Mark Twain said it clearly: “What gets you into trouble is what you know for sure that just ain’t so.”
Common biases that hurt entrepreneurs:
- Confirmation bias (seeking data that supports what you already believe)
- Recency bias (overweighting recent events in decision-making)
- Optimism bias (assuming things will work out because they have before)
- Sunk cost fallacy (continuing bad investments because you’ve already spent money)
Control point: Before major decisions, assign someone to argue the opposite position. Make them convince you why it’s wrong.
Bottom line: Mental biases distort risk assessment. Confirmation bias, recency bias, and optimism bias lead to faulty decisions. Force contrarian thinking before major commitments.
Principle 14: Focus on Material Risks, Not Comprehensive Lists
While comprehensive risk universes serve as a common language, strategic discussions should focus on critical enterprise risks and emerging “gray rhino” risks. Obvious dangers you’re nonetheless ignoring.
Good prioritization makes sure you focus on risks that threaten business continuity and success.
The Dutch government and MKB Nederland developed specialized risk assessment tools specifically to reduce administrative burden on small businesses, making them “less time-consuming and more practical” and business-oriented.
How to rank:
- What would kill the business in 30 days?
- What would cripple operations for 90 days?
- What regulatory violation would trigger enforcement action?
- What reputation damage would you lose if you lost your top three clients?
Focus there first. Everything else is secondary.
Bottom line: Comprehensive risk lists create noise. Focus on material risks: what kills the business in 30 days, cripples operations in 90, or triggers regulatory enforcement.
The Control You Build Now Determines the Chaos You Avoid Later
These 14 principles aren’t academic exercises. They’re operational necessities for entrepreneurs working through Dutch and EU regulatory systems while building sustainable businesses.
The system doesn’t measure your intentions. It measures your proof.
Structure is not bureaucracy. It’s the price of staying in control when the environment tests you.
You wait till the Belastingdienst sends a letter. You wait until a data incident triggers scrutiny by the Autoriteit Persoonsgegevens. You wait till a supplier failure exposes your liability gap.
Or you build the controls now. When you have time to think, not react.
The entrepreneurs who survive aren’t the ones who avoid risk. They’re the ones who understand how risk works and build structures that hold up under pressure.

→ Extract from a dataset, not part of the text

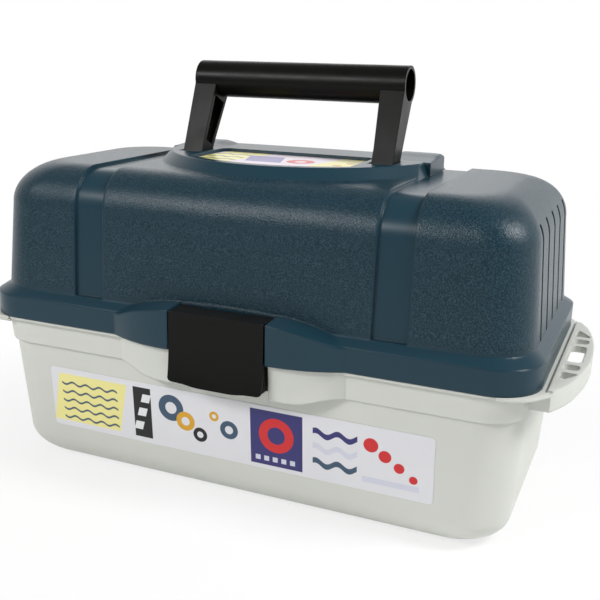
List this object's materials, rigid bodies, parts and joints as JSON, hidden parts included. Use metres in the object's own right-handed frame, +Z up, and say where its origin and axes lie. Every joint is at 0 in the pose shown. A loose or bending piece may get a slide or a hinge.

That’s the difference between managing a business and controlling one.
Frequently Asked Questions
What is risk management for small businesses in the Netherlands?
Risk management for Dutch small businesses involves building decision structures and control points that detect problems early, before they become expensive. It focuses on operational elements such as cash flow monitoring, vendor vetting, documentation discipline, and compliance readiness under Dutch and EU regulatory systems.
How does GDPR affect risk management for Dutch entrepreneurs?
GDPR extends your liability through your entire supply chain. Fines reach up to €20 million or 4% of annual turnover. You remain responsible when third-party vendors or processors fail. You must vet vendors for compliance, define liability in contracts, and document your due diligence process.
What are the most critical risks for micro-enterprises in the Netherlands?
Material risks include cash flow disruption, supplier failures that expose liability, GDPR violations arising from third-party data-handling operations, lack of documented compliance systems, concentration risk from reliance on a few clients, and operational single points of failure. Focus on what would kill your business in 30 days or trigger regulatory enforcement.
How do I rank which risks to address first?
Ask four questions: What would kill the business in 30 days? What would cripple operations for 90 days? What regulatory violation would trigger enforcement action? What reputation damage would you lose if you lost your top three clients? Address those first. Everything else is secondary.
What risk monitoring tools work for small businesses?
Affordable cloud-based tools now give small businesses enterprise-level monitoring capability. Track cash flow variance weekly, monitor invoice approval patterns, log employee access to sensitive systems, flag vendor payment anomalies, and measure customer concentration risk. The goal is visibility, not complexity.
How does Dutch regulatory enforcement assess businesses?
Dutch regulators, such as the Belastingdienst and Autoriteit Persoonsgegevens, focus on whether you have documented, proactive compliance systems in place, not on whether violations occurred. Your preparation is your defense. They assess proof of process, not outcomes alone.
What is the difference between risk avoidance and risk management?
Risk avoidance is paralysis. Risk management is building structures that let you take calculated risks backed by documented logic, early-warning controls, and contingency plans. Growth requires tolerating managed uncertainty. The system rewards disciplined risk-taking, not caution.
How often should I review my business risks?
Run quarterly stress tests with three scenarios in 30-minute sessions. Conduct post-mortems after any failure or near-miss. Review material risks whenever you plan changes such as scaling, hiring, or entering new markets. Long-term risk assessment should extend to 10-year horizons for regulatory and policy transitions.
Key Takeaways
- Risk management builds decision structures that hold up under pressure, not risk avoidance systems that prevent growth.
- Align risk controls with business strategy. Focus on threats to your actual objectives, whether scaling, innovation, or hiring.
- Your liability extends through your supply chain. Under GDPR, fines reach €20 million or 4% of turnover. Vet vendors and document due diligence.
- Measure material risks weekly. Track cash flow variance, access patterns, vendor anomalies, and concentration risk with affordable digital tools.
- Dutch regulators assess your documented compliance systems and preparation, not only outcomes. Proof of process is your defense.
- Organizational culture determines whether problems surface early or explode later. Build places where concerns are raised without fear.
- Focus on material risks that kill the business in 30 days, cripple operations in 90 days, or trigger enforcement. Ignore comprehensive risk lists.